In some embodiments, the first drive mechanism is configured to directly drive the first mixing tool in rotation, and the second drive mechanism is configured to directly drive the second mixing tool in rotation.

Thus, the rotational speed of the first and second mixing tools is better controlled and the actuators may be dimensioned more easily.

In some embodiments, the first mixing tool comprises a first drive portion configured to be driven in rotation around the first axis of rotation by the first drive mechanism, and the second mixing tool comprises a second drive portion, configured to be driven in rotation around the second axis of rotation by the second drive mechanism, the first drive portion being disposed around the second drive portion.

The first and second drive portions make it possible to transmit the rotational movement induced by the first and second drive mechanisms respectively to the first and second contact portions respectively.

For example, the first and second drive portions are spindles.

For example, the first contact portion is configured to be removably attached to the first drive portion, and the second contact portion is configured to be removably attached to the second drive spindle.

In some embodiments, the mixing device further includes a closure cap configured to close in an airtight manner the mixing tank.

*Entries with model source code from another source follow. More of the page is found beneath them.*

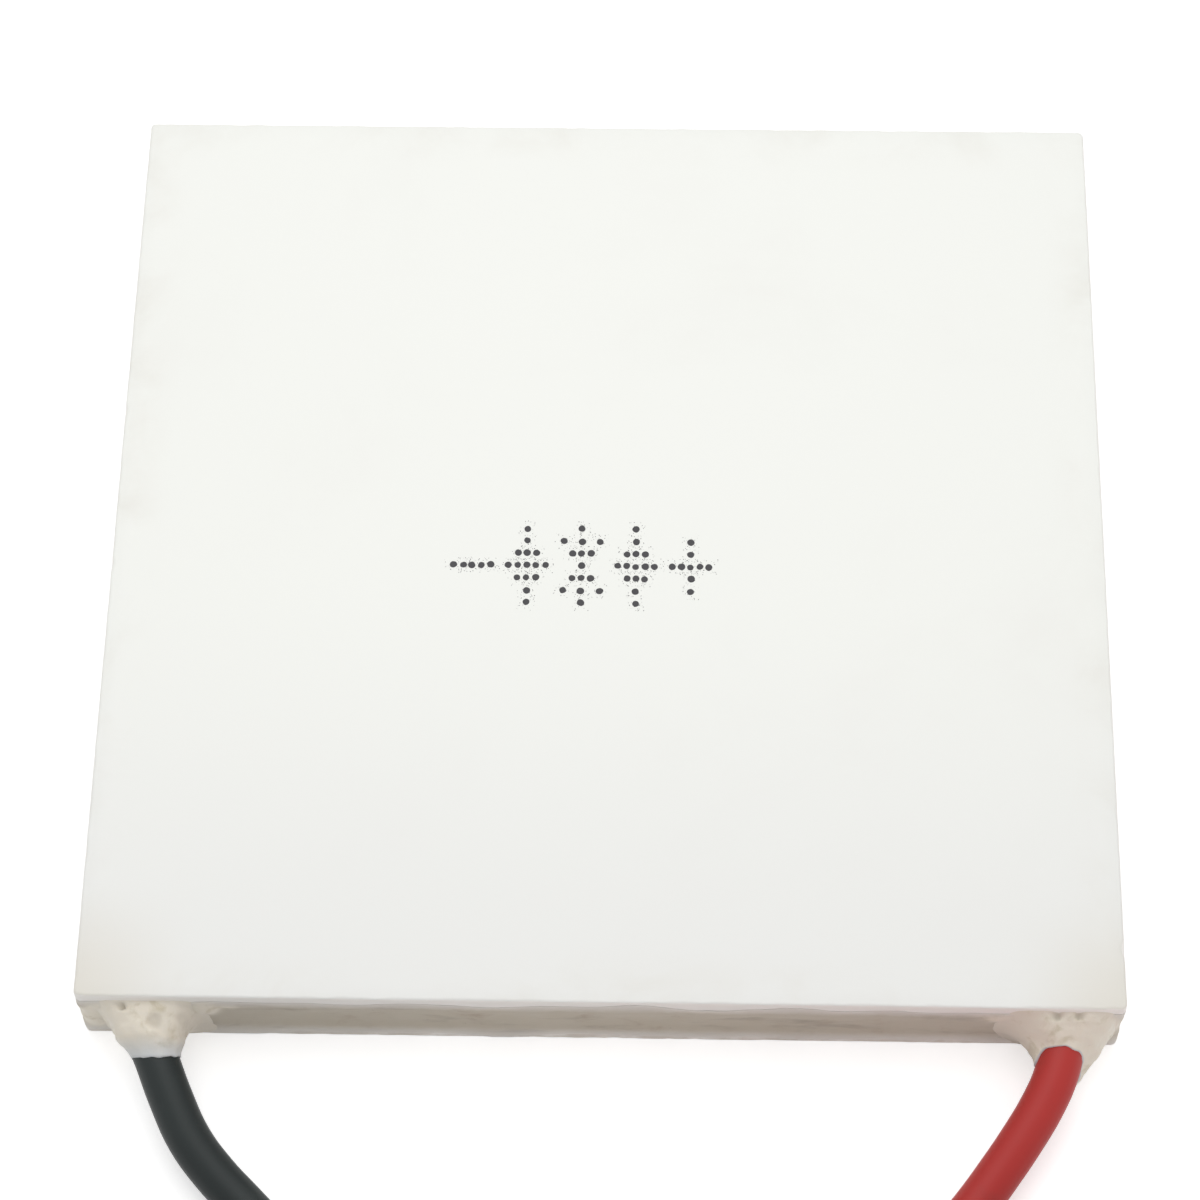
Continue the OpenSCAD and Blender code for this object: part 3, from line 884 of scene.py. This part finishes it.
def pit_depth(spot, pits, upward):
    """How deep the pits go at a point, in mm; only the silicone that faces upward has them."""
    depth = 0
    for pit_x, pit_out, wide, deep in pits:
        gap = math.hypot(spot.x / MM - pit_x, (-spot.y - half_side) / MM - pit_out)
        depth += deep * math.exp(-(gap / wide) ** 4) * upward
    return depth


def kept_within(spot, top):
    """A dab's point, rounded off under its top in mm and clear of the corners and the surface."""
    over = max(0, spot.z / MM - top + DAB_CROWN)
    crowned = spot.z - (over - DAB_CROWN * (1 - math.exp(-over / DAB_CROWN))) * MM
    return Vector((
        math.copysign(min(abs(spot.x), half_side - 0.03 * MM), spot.x),
        spot.y,
        max(hot_low.z + 0.02 * MM, crowned),
    ))


def lead_dab(name, points, inward, sides, top, film, shade_and_brown, pits):
    """A dab round a lead, from its table, no higher than top and with pits at (x, outward,
    radius, depth), all in mm. The lead shows through silicone that is thinner than film, and
    the share given before the pits says how far the low inner side is painted darker: painted
    shade in its concave fillet, with a little of the brown of thick silicone."""
    bm = bmesh.new()
    rings = []
    shares = []
    for i in range(DAB_RINGS + 2):
        t = min(1, i / DAB_RINGS)
        share = t * t
        skin = DAB_SKIN if i <= DAB_RINGS else -DAB_SKIN
        ring = []
        for j in range(DAB_SIDES):
            turn = 360 * j / DAB_SIDES
            angle = math.radians(turn)
            aside = -inward * math.cos(angle)
            reach, *stands = by_side(turn, sides)
            reach *= 1 + 0.03 * noise.noise(Vector((3 * math.cos(angle), 3 * math.sin(angle), 7)))
            stand = max(0, stand_off(stands, t))
            axis, slant = lead_section(
                points, (reach * share - DAB_ROOT * max(0, 1 - 10 * t)) * MM)
            spot = Vector((
                axis.x + aside * (LEAD_RADIUS * slant + skin + stand * MM),
                axis.y,
                axis.z + math.sin(angle) * (LEAD_RADIUS + skin + stand * MM),
            ))
            lump = DAB_LUMPS * noise.noise(spot / (0.8 * MM))
            lump += DAB_RIPPLES * noise.noise(spot / (0.3 * MM))
            lump *= min(1, 8 * share) * min(1, 3 * (1 - share)) * min(1, stand / 0.4) ** 0.5
            sunk = pit_depth(spot, pits, max(0, math.sin(angle)))
            spot += (lump - sunk) * MM * Vector((aside, 0, math.sin(angle)))
            spot = kept_within(spot, top)
            ring.append(bm.verts.new(spot))
            # painted shade, with a little of thick silicone's brown: the low inner side of the
            # fillet takes the darker wiped colour
            shaded_brown = shade_and_brown * max(0, math.cos(angle - SHADED_BROWN_SIDE)) ** 3
            # painted shade: each pit also takes the darker wiped colour
            fresh_unshaded = max(0, min(1, 0.5 + 5 * t) - shaded_brown - 4 * sunk)
            on_plate = max(0, 1 - 5 * t) * max(0, min(1, (spot.z - cold_low.z) / (0.15 * MM)))
            shares.append((fresh_unshaded, FILM_SHARE * max(0, 1 - stand / film), on_plate))
        rings.append(ring)
    for a, b in zip(rings, rings[1:]):
        for j in range(DAB_SIDES):
            k = (j + 1) % DAB_SIDES
            bm.faces.new((a[j], a[k], b[k], b[j])).smooth = True
    bm.faces.new(rings[0])
    bm.faces.new(rings[-1])
    dab = piece_from(bm, name)
    dab.data.materials.append(SILICONE)
    store_share(dab, "fresh_unshaded", lambda i, spot: shares[i][0])
    store_share(dab, "film", lambda i, spot: shares[i][1])
    store_share(dab, "thin", lambda i, spot: shares[i][2])
    return dab


black_dab = lead_dab(
    "black_lead_dab", black_points, 1, BLACK_DAB, top=3.5, film=0.4, shade_and_brown=0.3,
    pits=[(-18.23, 0.17, 0.16, 0.22), (-16.9, 0.72, 0.3, 0.12), (-15.9, 0.5, 0.2, 0.08)])
red_dab = lead_dab(
    "red_lead_dab", red_points, -1, RED_DAB, top=3.72, film=0.01, shade_and_brown=1.0,
    pits=[(17.35, 0.06, 0.2, 0.2), (18.23, 0.08, 0.16, 0.18)])
seat(black_dab, "silicone", "black_lead_seal")
seat(red_dab, "silicone", "red_lead_seal")


# ---- Ties ----
# A paper-covered wire holds each coil: it goes once round the turns, and its two ends are
# twisted together and tucked into the coil's eye.

TIE_THICK = 0.22 * MM
TIE_CORNER = 0.6 * MM
TIE_CORNER_STEPS = 5
TWIST_LENGTH = 2.6 * MM
TWIST_TURNS = 1.5
TWIST_STEPS = 40
TWIST_SLOPE = 0.15
TWIST_WIDTH = 0.45  # as a share of the ribbon's, which its free ends nearly open out to
TAIL_LENGTH = 2.9 * MM
TAIL_SPREAD = 0.45
RIBBON = [(-1, -0.5), (0, -0.5), (1, -0.5), (1, -0.1), (0.3, 0.0), (0.12, 0.4), (0, 0.5),
          (-0.12, 0.4), (-0.3, 0.0), (-1, -0.1)]


def make_paper():
    """White paper ribbon, with darker patches painted as the shade of slight creases."""
    material, tree, shader, place = finish("tie_paper", 0.8)
    # painted shade: darker patches stand in for slight creases
    crease_shade = use(tree, BLOTCHES, place, Size=0.0012, Cover=0.4, Softness=0.3)
    tree.links.new(mixed(tree, crease_shade, linear(238, 236, 230), linear(222, 219, 210)),
                   shader.inputs["Base Color"])
    roughen(tree, shader, use(tree, GRAIN, place, Size=0.0004), 0.03 * MM)
    return material


def ribbon(bm, sections, closed):
    """A paper strip with its wire along the middle, through (middle, outward, half width)."""
    rings = [[bm.verts.new(spot + wide * u + out * (v * TIE_THICK)) for u, v in RIBBON]
             for spot, out, wide in sections]
    for a, b in zip(rings, rings[1:] + rings[:1] if closed else rings[1:]):
        for i in range(len(RIBBON)):
            j = (i + 1) % len(RIBBON)
            bm.faces.new((a[i], a[j], b[j], b[i]))
    if not closed:
        bm.faces.new(rings[0])
        bm.faces.new(rings[-1])


def lead_tie(name, node, inward):
    """The band round a coil's turns, and its twisted ends on the side that faces inward."""
    low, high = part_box(node)
    centre = (low + high) / 2
    half_x = (high.x - low.x - TIE_THICK) / 2 - TIE_CORNER
    half_z = (high.z - low.z - TIE_THICK) / 2 - TIE_CORNER
    half_width = Vector((0, (high.y - low.y) / 2, 0))
    bm = bmesh.new()
    band = []
    for corner, (side_x, side_z) in enumerate(((1, 1), (-1, 1), (-1, -1), (1, -1))):
        knee = centre + Vector((side_x * half_x, 0, side_z * half_z))
        for step in range(TIE_CORNER_STEPS + 1):
            a = math.radians(corner * 90 + step * 90 / TIE_CORNER_STEPS)
            out = Vector((math.cos(a), 0, math.sin(a)))
            band.append((knee + out * TIE_CORNER, out, half_width))
    ribbon(bm, band, closed=True)
    start = centre + Vector((inward * (half_x + TIE_CORNER), 0, 0))
    reach = Vector((inward, 0, -TWIST_SLOPE)).normalized()
    level = Vector((0, 1, 0))
    above = level.cross(reach)
    for side in (1, -1):
        end = []
        for i in range(TWIST_STEPS + 1):
            run = (TWIST_LENGTH + TAIL_LENGTH) * i / TWIST_STEPS
            free = max(0, run - TWIST_LENGTH) / TAIL_LENGTH
            a = TWIST_TURNS * 2 * math.pi * min(1, run / TWIST_LENGTH)
            wide = level * math.cos(a) + above * math.sin(a)
            out = wide.cross(reach) * side
            lift = 0.5 * TIE_THICK + TAIL_SPREAD * TAIL_LENGTH * free ** 2
            facing = (out - reach * (2 * TAIL_SPREAD * free)).normalized()
            opened = TWIST_WIDTH + 0.5 * math.sin(min(1, 2 * free) * math.pi / 2)
            end.append((start + reach * run + out * lift, facing, wide * half_width.y * opened))
        ribbon(bm, end, closed=False)
    tie = piece_from(bm, name)
    tie.data.materials.append(TIE_PAPER)
    seat(tie, "paper", node)
    return tie


TIE_PAPER = make_paper()
black_tie = lead_tie("black_coil_tie", "black_lead_tie", 1)
red_tie = lead_tie("red_coil_tie", "red_lead_tie", -1)


# ---- Studio ----
# A white floor that the module rests on, a soft box above and behind it, a wider one low in
# front that fills the shadows, and the camera above the front edge.

FLOOR_CORNERS = [(-2, -2, 0), (2, -2, 0), (2, 2, 0), (-2, 2, 0)]
FLOOR_GLOW = 0.52
SKY_LIGHT = 0.58


def to_eye(tree):
    """A mask of the rays that show the background itself: seen, mirrored or through glass."""
    ray = add(tree, "ShaderNodeLightPath")
    seen = reckon(tree, "MAXIMUM", ray.outputs["Is Camera Ray"], ray.outputs["Is Glossy Ray"])
    return reckon(tree, "MAXIMUM", seen, ray.outputs["Is Transmission Ray"])


def make_floor_white():
    """A floor that shows as white and still takes the module's soft shadow."""
    material = bpy.data.materials.new("floor_white")
    material.use_nodes = True
    tree = material.node_tree
    shader = tree.nodes["Principled BSDF"]
    shader.inputs["Base Color"].default_value = (0.85, 0.85, 0.85, 1)
    shader.inputs["Roughness"].default_value = 0.9
    shader.inputs["Specular IOR Level"].default_value = 0.0
    shader.inputs["Emission Color"].default_value = (1, 1, 1, 1)
    tree.links.new(times(tree, to_eye(tree), FLOOR_GLOW), shader.inputs["Emission Strength"])
    return material


floor_mesh = bpy.data.meshes.new("floor")
floor_mesh.from_pydata(FLOOR_CORNERS, [], [(0, 1, 2, 3)])
floor_mesh.materials.append(make_floor_white())
floor = in_scene("floor", floor_mesh)


def soft_lamp(name, place, size, power, aim):
    """A square soft box, sized in metres, that faces a point and stays out of sight."""
    data = bpy.data.lights.new(name, "AREA")
    data.size = size
    data.energy = power
    lamp = in_scene(name, data)
    lamp.location = place
    lamp.rotation_euler = (Vector(aim) - Vector(place)).to_track_quat("-Z", "Y").to_euler()
    lamp.visible_camera = False


soft_lamp("overhead", (-0.005, 0.035, 0.13), size=0.12, power=0.077, aim=(0, 0.01, 0))
soft_lamp("front_fill", (0.08, -0.30, 0.10), size=0.25, power=0.145, aim=(0, -0.02, 0))

world = bpy.data.worlds.new("studio")
bpy.context.scene.world = world
world.use_nodes = True
sky = world.node_tree
background = sky.nodes["Background"]
background.inputs["Color"].default_value = (1, 1, 1, 1)
glow = add(sky, "ShaderNodeMapRange", {
    "Value": to_eye(sky), "To Min": SKY_LIGHT, "To Max": 1.0})
sky.links.new(glow.outputs["Result"], background.inputs["Strength"])

CAMERA_TARGET = Vector((-0.35 * MM, -0.82 * MM, 0))
CAMERA_DISTANCE = 0.1507
CAMERA_AZIMUTH = math.radians(2.22)
CAMERA_ELEVATION = math.radians(62.67)
CAMERA_ROLL = math.radians(-1.31)
CAMERA_LENS = 109.6

camera_data = bpy.data.cameras.new("camera")
camera_data.lens = CAMERA_LENS
camera_data.sensor_width = 36
camera_data.clip_start = 0.01
camera_data.clip_end = 20
camera = in_scene("camera", camera_data)
away = Vector((
    math.cos(CAMERA_ELEVATION) * math.sin(CAMERA_AZIMUTH),
    -math.cos(CAMERA_ELEVATION) * math.cos(CAMERA_AZIMUTH),
    math.sin(CAMERA_ELEVATION),
))
level_view = (-away).to_track_quat("-Z", "Y").to_matrix()
camera.matrix_world = (
    Matrix.Translation(CAMERA_TARGET + away * CAMERA_DISTANCE)
    @ (level_view @ Matrix.Rotation(CAMERA_ROLL, 3, "Z")).to_4x4()
)
bpy.context.scene.camera = camera
bpy.context.scene.view_settings.view_transform = "Standard"
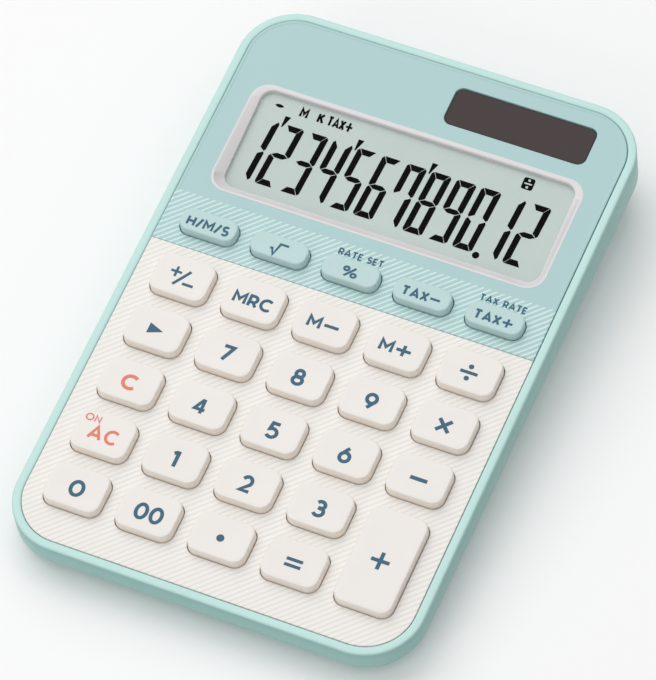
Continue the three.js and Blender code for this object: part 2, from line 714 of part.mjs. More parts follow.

The closure cap makes it possible to close the mixing tank in an airtight manner and thus to monitor the kneading parameters.

In some embodiments, the closure cap comprises a passage hole, the first and second drive spindles being configured to extend through said passage hole.

In some embodiments, the mixing device comprises a system for heating the mixing tank.

For example, the mixing tank comprises an inner wall and an outer wall delimiting a space therebetween. The heating system is configured to conduct a heat transfer fluid through the space and thus heat the mixing tank.